** Exercise requirements **
Set down only the lines running from the one with "attach(bead, body)" to the one with "tree.links.new(mix.outputs[0], surface)", both lines included, exactly as they stand, please.

(Modeling code records)
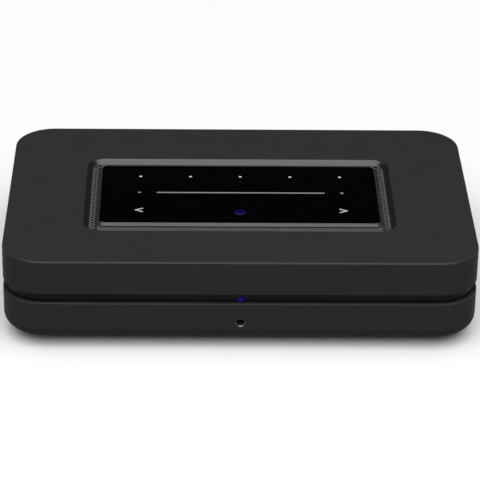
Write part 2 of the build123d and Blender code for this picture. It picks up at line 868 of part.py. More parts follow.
# Status light: a clear lens on a flange, its domed tip just past the band
with BuildPart() as status_light:
    with BuildSketch(Plane.XZ.offset(-front_board_y)):
        with Locations((0, band_z + led_height)):
            Circle(led_flange_radius)
    extrude(amount=led_flange)
    with BuildSketch(Plane.XZ.offset(-front_board_y)):
        with Locations((0, band_z + led_height)):
            Circle(led_radius)
    extrude(amount=front_board_y - front_y - band_inset + led_dome)
    fillet(status_light.faces().sort_by(Axis.Y)[0].edges(), led_dome)
status_light.part.label = "status_light"
export_step(status_light.part, "parts/status_light.step")

# Remote receiver: a block with a small dome, behind the dark band that lets infra-red through
receiver_depth = band_boss_depth - receiver_gap
with BuildPart() as remote_receiver:
    with BuildSketch(Plane.XZ.offset(-front_board_y)):
        with Locations((receiver_x, (band_z + cover_z) / 2)):
            Rectangle(receiver_size, receiver_size)
    extrude(amount=receiver_depth / 2)
    with BuildSketch(Plane.XZ.offset(-front_board_y + receiver_depth / 2)):
        with Locations((receiver_x, (band_z + cover_z) / 2)):
            Circle(receiver_dome)
    extrude(amount=receiver_depth / 2)
    chamfer(remote_receiver.faces().sort_by(Axis.Y)[0].edges(), receiver_bevel)
remote_receiver.part.label = "remote_receiver"
export_step(remote_receiver.part, "parts/remote_receiver.step")

# Flat cables: the panel's ribbon drops from the touch board, the flex hangs behind the front board
flex_y = front_board_y + front_board_thickness + flex_thickness / 2
flex_z = (band_z + cover_z) / 2 - front_board_height / 4
flex_end_y = flex_y + flex_run
with BuildPart() as flat_cables:
    with BuildSketch(Plane.XY.offset(board_top + ribbon_plug_height / 2)):
        with Locations((ribbon_x, recess_y)):
            Rectangle(ribbon_width, ribbon_thickness)
    extrude(amount=touch_board_z - board_top - ribbon_plug_height / 2)
    with BuildSketch(Plane.YZ.offset(flex_x - flex_width / 2)):
        with BuildLine() as flex_path:
            FilletPolyline(
                (flex_y, flex_z + flex_run / 2),
                (flex_y, flex_z - flex_run / 2),
                (flex_end_y, flex_z - flex_run / 2),
                (flex_end_y, board_top + flex_plug_height),
                radius=flex_bend)
        trace(flex_path.line, flex_thickness)
    extrude(amount=flex_width)
flat_cables.part.label = "flat_cables"
export_step(flat_cables.part, "parts/flat_cables.step")

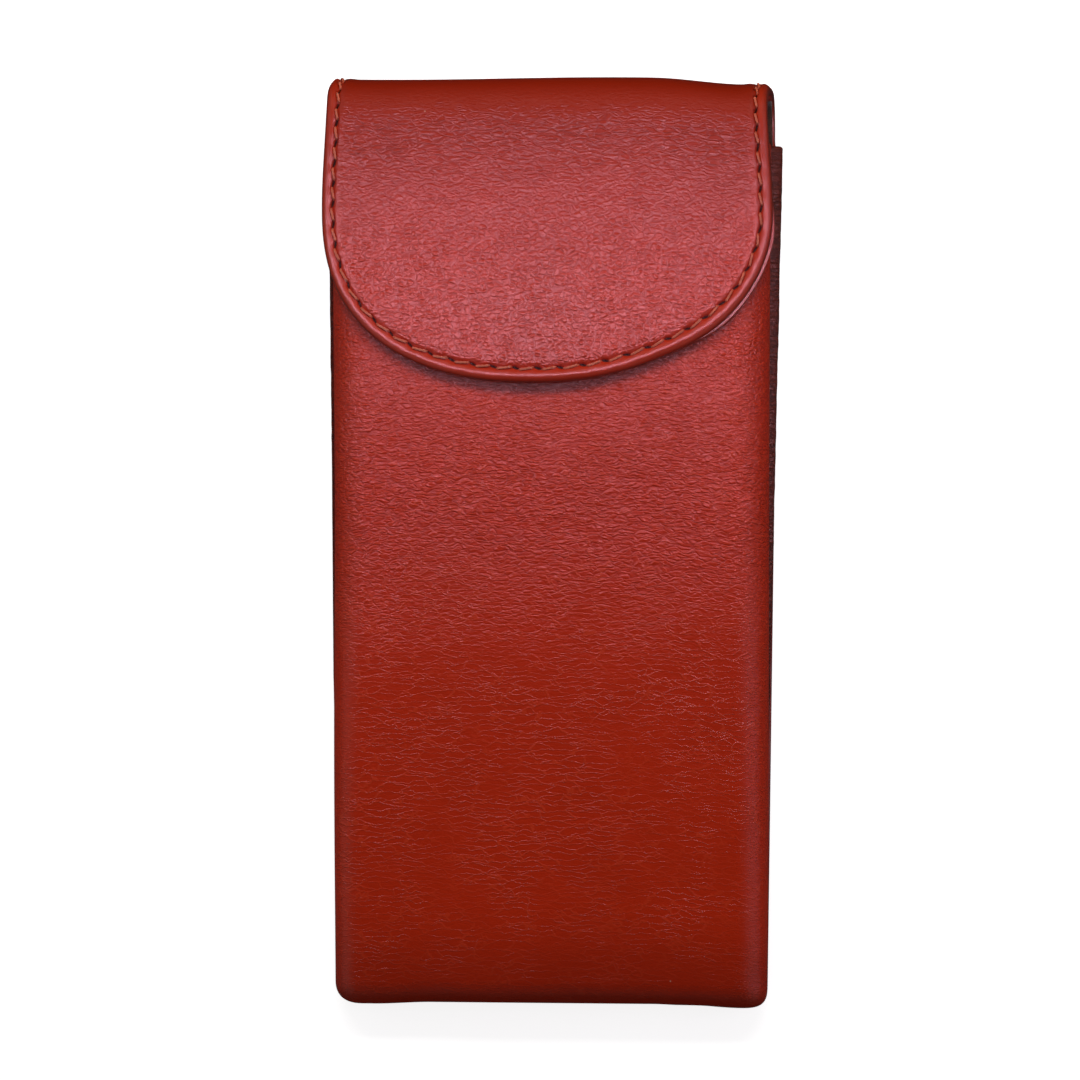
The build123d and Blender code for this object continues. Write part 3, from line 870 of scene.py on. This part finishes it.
def gusset_leather():
    """Thin leather of the side walls, finely creased across its length. Its dark plum-brown, far darker than the red
    body leather, is painted shade for the side walls, which sit in shade.
    """
    M = Mat("gusset_leather")
    mm = M.vec("SCALE", M.attr("pat", "Vector"), 1000.0)
    wob = M.vec("SCALE", M.vec("SUBTRACT", M.noise(mm, 0.5, 3.0, out="Color"), (0.5, 0.5, 0.5)), 1.6)
    w = M.vec("ADD", mm, wob)
    fold = M.ramp(M.cells(M.turn(w, scale=(0.22, 1.0, 1)), 1.1), 0.0, 0.2)
    fine = M.ramp(M.cells(M.turn(w, (4, 4, 0), scale=(0.8, 1.1, 1)), 1.9), 0.0, 0.2)
    pore = M.noise(w, 6.0, 2.0)
    h = M.math("ADD", M.math("ADD", M.math("MULTIPLY", fold, 0.7), M.math("MULTIPLY", fine, 0.35)), M.math("MULTIPLY", pore, 0.15))
    mid = M.noise(mm, 0.16, 3.0)
    col = M.mix(M.ramp(h, 0.3, 1.0), (0.06, 0.008, 0.003), (0.15, 0.019, 0.007))
    col = M.mix(M.ramp(mid, 0.35, 0.7, 0.0, 0.5), col, (0.15, 0.017, 0.008))
    rough = M.math("ADD", 0.4, M.math("MULTIPLY", M.math("SUBTRACT", 1.0, h), 0.2))
    return M.done(col, rough, M.bump(h, 0.00012), **{"Specular IOR Level": 0.25})


def lining(name, light, dark):
    """Fine brushed microfibre: short nap over a faint weave."""
    M = Mat(name)
    mm = M.vec("SCALE", M.attr("pat", "Vector"), 1000.0)
    warp = M.wave(M.turn(mm), 0.9, 0.8, "X")
    weft = M.wave(M.turn(mm), 0.9, 0.8, "Y")
    weave = M.math("MULTIPLY", M.math("ADD", warp, weft), 0.5)
    nap = M.noise(M.turn(mm, scale=(1.0, 0.35, 1)), 4.5, 4.0, 0.65)
    brushed = M.noise(mm, 0.07, 3.0, 0.6)
    h = M.math("ADD", M.math("MULTIPLY", weave, 0.35), M.math("MULTIPLY", nap, 0.8))
    f = M.math("ADD", M.math("MULTIPLY", nap, 0.6), M.math("MULTIPLY", brushed, 0.6))
    col = M.mix(M.ramp(f, 0.35, 0.85), dark, light)
    rough = M.math("ADD", 0.78, M.math("MULTIPLY", nap, 0.2), clamp=True)
    return M.done(col, rough, M.bump(h, 0.00009), **{"Specular IOR Level": 0.2, "Sheen Weight": 0.35, "Sheen Roughness": 0.4})


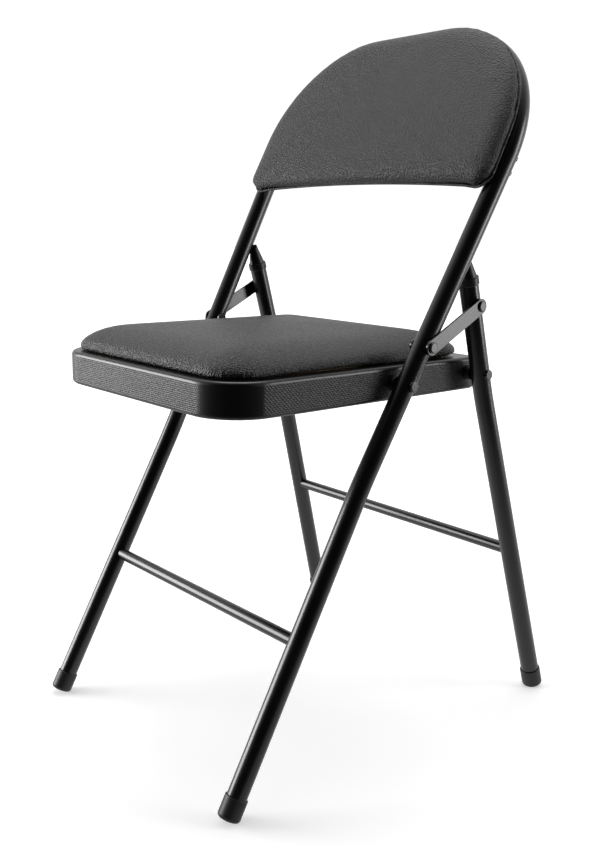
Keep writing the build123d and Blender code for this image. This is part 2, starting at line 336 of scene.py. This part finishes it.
def blend_in(value, low, high):
    """0 at low rising smoothly to 1 at high."""
    part = min(max((value - low) / (high - low), 0.0), 1.0)
    return part * part * (3 - 2 * part)


def seat_crown(point, normal):
    """Upper face of the cushion: a long soft shoulder, then a low crown."""
    inward = inside_seat(point)
    edge, shoulder, crown = SEAT_LEVELS
    level = edge + shoulder * dome(inward, 0.055, 1.7) + crown * dome(inward, 0.17, 1.5)
    height = seat_height(point)
    share = 1.0 if height > level else blend_in(normal.dot(SEAT_N), 0.1, 0.4)
    return point + SEAT_N * (level - height) * share


def back_crown(point, normal):
    """Front face of the backrest: a rounded shoulder, then a slight crown."""
    inward = inside_back(point)
    edge, shoulder, crown = BACK_LEVELS
    level = edge + shoulder * dome(inward, 0.026, 2.0) + crown * dome(inward, 0.10, 1.5)
    return point + FRAME_N * (level - frame_offset(point)) * blend_in(
        normal.dot(FRAME_N), 0.1, 0.4)


stuffed("seat_cushion", "seat_cushion_vinyl", 8 * MM,
        lambda p: seat_height(p) < 3 * MM, "seat", seat_crown)
stuffed("backrest_pad", "backrest_pad_vinyl", 6 * MM,
        lambda p: frame_offset(p) < 18 * MM, "front_frame", back_crown)


def welt(name, points, radius, body):
    """Thin sewn bead along the edge of a padded piece."""
    curve = bpy.data.curves.new(name, "CURVE")
    curve.dimensions, curve.bevel_depth, curve.bevel_resolution = "3D", radius, 3
    spline = curve.splines.new("POLY")
    spline.points.add(len(points) - 1)
    for knot, point in zip(spline.points, points):
        knot.co = (*point, 1)
    spline.use_cyclic_u = True
    bead = bpy.data.objects.new(name, curve)
    scene.collection.objects.link(bead)
    curve.materials.append(LOOKS["vinyl"])
    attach(bead, body)


def back_edge(inset, offset):
    """Points round the backrest outline, inset from it, at an offset from the hoop's plane."""
    half, top, low = BACK_HALF - inset, BACK_TOP - inset, BACK_BOTTOM + inset
    r, low_r = BACK_CORNER - inset, 0.020 - inset
    flat = []
    for centre, radius, first in (((half - r, top - r), r, 0), ((r - half, top - r), r, 90),
                                  ((low_r - half, low + low_r), low_r, 180)):
        for step in range(0, 91, 6):
            turn = math.radians(first + step)
            flat.append((centre[0] + radius * math.cos(turn), centre[1] + radius * math.sin(turn)))
    for step in range(1, 24):
        x = (low_r - half) * (1 - step / 12)
        flat.append((x, low + 0.008 * (1 - (x / half) ** 2)))
    for step in range(0, 91, 6):
        turn = math.radians(270 + step)
        flat.append((half - low_r + low_r * math.cos(turn), low + low_r + low_r * math.sin(turn)))
    return [Vector((x, 0, 0)) + FRAME_0 + FRAME_U * s + FRAME_N * offset for x, s in flat]


WELT_INSET, WELT_OFFSET, WELT_RADIUS = 0.002, 0.0150, 0.0016
welt("backrest_welt", back_edge(WELT_INSET, WELT_OFFSET), WELT_RADIUS, "front_frame")

# ---------------------------------------------------------------- stage, light and camera
AZIMUTH, PITCH = math.radians(48.9), math.radians(12.9)
BACK = Vector((math.sin(AZIMUTH) * math.cos(PITCH), -math.cos(AZIMUTH) * math.cos(PITCH),
               math.sin(PITCH)))                # from what the camera looks at, to the camera
CAMERA_AT = (0.8771, -0.5128 - Y_MID, 0.6123)
LENS, SENSOR = 40.32, 36.0                      # mm
FLOOR_RADIUS = 14


def camera_or_rest(tree, for_camera, for_rest, surface):
    """The camera sees one shader of the stage, and every reflection the other."""
    path = node(tree, "ShaderNodeLightPath")
    mix = node(tree, "ShaderNodeMixShader")
    tree.links.new(path.outputs["Is Camera Ray"], mix.inputs[0])
    tree.links.new(for_rest, mix.inputs[1])
    tree.links.new(for_camera, mix.inputs[2])
    tree.links.new(mix.outputs[0], surface)


def stage_floor():
    """Pale floor, evened out to white away from the chair."""
    bpy.ops.mesh.primitive_circle_add(vertices=96, radius=FLOOR_RADIUS, fill_type="NGON")
    floor = bpy.context.object
    floor.name = "floor"
    mat, tree, bsdf = new_material("floor_look", (0.9, 0.9, 0.9), 0.9, specular=0.0)
    bsdf.inputs["Emission Color"].default_value = (1, 1, 1, 1)
    where = node(tree, "ShaderNodeTexCoord")
    reach = node(tree, "ShaderNodeVectorMath", operation="LENGTH")
    tree.links.new(where.outputs["Object"], reach.inputs[0])
    tree.links.new(ramp(tree, reach.outputs["Value"], 0.5, 2.2, 0.40, 1.05),
                   bsdf.inputs["Emission Strength"])
    # What the chair mirrors of the floor falls off to dark towards the viewer.
    toward = node(tree, "ShaderNodeVectorMath", operation="DOT_PRODUCT")
    tree.links.new(where.outputs["Object"], toward.inputs[0])
    toward.inputs[1].default_value = (math.sin(AZIMUTH), -math.cos(AZIMUTH), 0)
    mirrored = node(tree, "ShaderNodeEmission")
    tree.links.new(ramp(tree, toward.outputs["Value"], 0.0, 0.9, 0.75, 0.03),
                   mirrored.inputs["Strength"])
    camera_or_rest(tree, bsdf.outputs[0], mirrored.outputs[0],
                   tree.nodes["Material Output"].inputs["Surface"])
    floor.data.materials.append(mat)


def area_light(name, position, target, width, height, watts):
    """A soft rectangular lamp, not seen by the camera itself."""
    light = bpy.data.lights.new(name, "AREA")
    light.shape = "RECTANGLE"
    light.size, light.size_y = width, height
    light.energy = watts
    lamp = bpy.data.objects.new(name, light)
    scene.collection.objects.link(lamp)
    lamp.location = position
    lamp.rotation_euler = (Vector(position) - Vector(target)).to_track_quat("Z", "Y").to_euler()
    lamp.visible_camera = False


def world_light():
    """White behind the chair for the camera; for everything else a room, dark at the camera."""
    world = bpy.data.worlds.new("studio")
    scene.world = world
    world.use_nodes = True
    tree = world.node_tree
    tree.nodes.clear()
    out = node(tree, "ShaderNodeOutputWorld")
    seen = node(tree, "ShaderNodeBackground", Strength=1.05)
    room = node(tree, "ShaderNodeBackground")
    seen.inputs["Color"].default_value = (1, 1, 1, 1)
    where = node(tree, "ShaderNodeTexCoord")
    toward = node(tree, "ShaderNodeVectorMath", operation="DOT_PRODUCT")
    tree.links.new(where.outputs["Generated"], toward.inputs[0])
    toward.inputs[1].default_value = BACK
    tree.links.new(ramp(tree, toward.outputs["Value"], -0.25, 0.7, 1.0, 0.02),
                   room.inputs["Strength"])
    camera_or_rest(tree, seen.outputs[0], room.outputs[0], out.inputs["Surface"])


stage_floor()
world_light()
area_light("key_light", (-1.9, -1.75, 0.75), (0, 0, 0.55), 1.5, 1.6, 62)
area_light("side_light", (2.0, 1.8, 0.9), (0, 0.1, 0.5), 0.9, 2.0, 26)
area_light("top_light", (-0.5, 0.5, 2.8), (0, 0, 0.4), 1.6, 1.6, 22)

camera_data = bpy.data.cameras.new("camera")
camera_data.lens, camera_data.sensor_width = LENS, SENSOR
camera = bpy.data.objects.new("camera", camera_data)
scene.collection.objects.link(camera)
camera.location = CAMERA_AT
camera.rotation_euler = BACK.to_track_quat("Z", "Y").to_euler()
scene.camera = camera
scene.view_settings.view_transform = "Standard"
scene.view_settings.look = "None"

bpy.context.view_layer.update()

** Exercise result **
    attach(bead, body)


def back_edge(inset, offset):
    """Points round the backrest outline, inset from it, at an offset from the hoop's plane."""
    half, top, low = BACK_HALF - inset, BACK_TOP - inset, BACK_BOTTOM + inset
    r, low_r = BACK_CORNER - inset, 0.020 - inset
    flat = []
    for centre, radius, first in (((half - r, top - r), r, 0), ((r - half, top - r), r, 90),
                                  ((low_r - half, low + low_r), low_r, 180)):
        for step in range(0, 91, 6):
            turn = math.radians(first + step)
            flat.append((centre[0] + radius * math.cos(turn), centre[1] + radius * math.sin(turn)))
    for step in range(1, 24):
        x = (low_r - half) * (1 - step / 12)
        flat.append((x, low + 0.008 * (1 - (x / half) ** 2)))
    for step in range(0, 91, 6):
        turn = math.radians(270 + step)
        flat.append((half - low_r + low_r * math.cos(turn), low + low_r + low_r * math.sin(turn)))
    return [Vector((x, 0, 0)) + FRAME_0 + FRAME_U * s + FRAME_N * offset for x, s in flat]


WELT_INSET, WELT_OFFSET, WELT_RADIUS = 0.002, 0.0150, 0.0016
welt("backrest_welt", back_edge(WELT_INSET, WELT_OFFSET), WELT_RADIUS, "front_frame")

# ---------------------------------------------------------------- stage, light and camera
AZIMUTH, PITCH = math.radians(48.9), math.radians(12.9)
BACK = Vector((math.sin(AZIMUTH) * math.cos(PITCH), -math.cos(AZIMUTH) * math.cos(PITCH),
               math.sin(PITCH)))                # from what the camera looks at, to the camera
CAMERA_AT = (0.8771, -0.5128 - Y_MID, 0.6123)
LENS, SENSOR = 40.32, 36.0                      # mm
FLOOR_RADIUS = 14


def camera_or_rest(tree, for_camera, for_rest, surface):
    """The camera sees one shader of the stage, and every reflection the other."""
    path = node(tree, "ShaderNodeLightPath")
    mix = node(tree, "ShaderNodeMixShader")
    tree.links.new(path.outputs["Is Camera Ray"], mix.inputs[0])
    tree.links.new(for_rest, mix.inputs[1])
    tree.links.new(for_camera, mix.inputs[2])
    tree.links.new(mix.outputs[0], surface)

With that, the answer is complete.